What GitHub permissions do you need?

Read-only access. We request permission to read repository metadata, pull requests, commits, and reviews. We can never modify your code, PRs, branches, or any repository settings. You can revoke access anytime from your GitHub settings.

Do you support private repositories?

Yes! Private repositories work exactly the same as public ones. You control which repositories to connect, and we only access the ones you explicitly authorize. Organisation repositories require appropriate GitHub permissions.

Do you support SSO/SAML?

SSO/SAML authentication is available on our Enterprise plan. We support integration with major identity providers including Okta, Azure AD, Google Workspace, and others. Contact our sales team to discuss your specific requirements.

Billing & Plans

Can I try before I buy?

Absolutely! Our Free plan is free forever with 2 repositories and 5 contributors. For larger teams, all paid plans come with a 30-day free trial—no credit card required. Test everything before committing.

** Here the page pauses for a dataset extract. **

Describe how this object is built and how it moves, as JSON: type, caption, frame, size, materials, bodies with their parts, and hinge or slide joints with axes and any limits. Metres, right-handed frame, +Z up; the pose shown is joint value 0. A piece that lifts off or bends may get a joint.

What's the difference between Plus and Pro?

Plus ($99/mo) is designed for growing teams with up to 25 contributors (15 included, +$7 per additional) and 12 months of data retention. Pro ($300/mo) is for scaling organizations with unlimited contributors (25 included, +$12 per additional), 24 months retention, plus advanced team management features and group comparison dashboards.

Can I cancel anytime?

Yes, absolutely. Cancel from your billing settings anytime, no questions asked. Your data remains accessible until the end of your billing period. We also offer full data export if you need to take your metrics history elsewhere.

How does contributor pricing work?

Each paid plan includes a base number of active contributors (people who have committed code or reviewed PRs). If your team grows beyond the included contributors, you pay a small per-contributor fee. Inactive GitHub accounts don't count toward your limit. Usage is tracked automatically and billed monthly.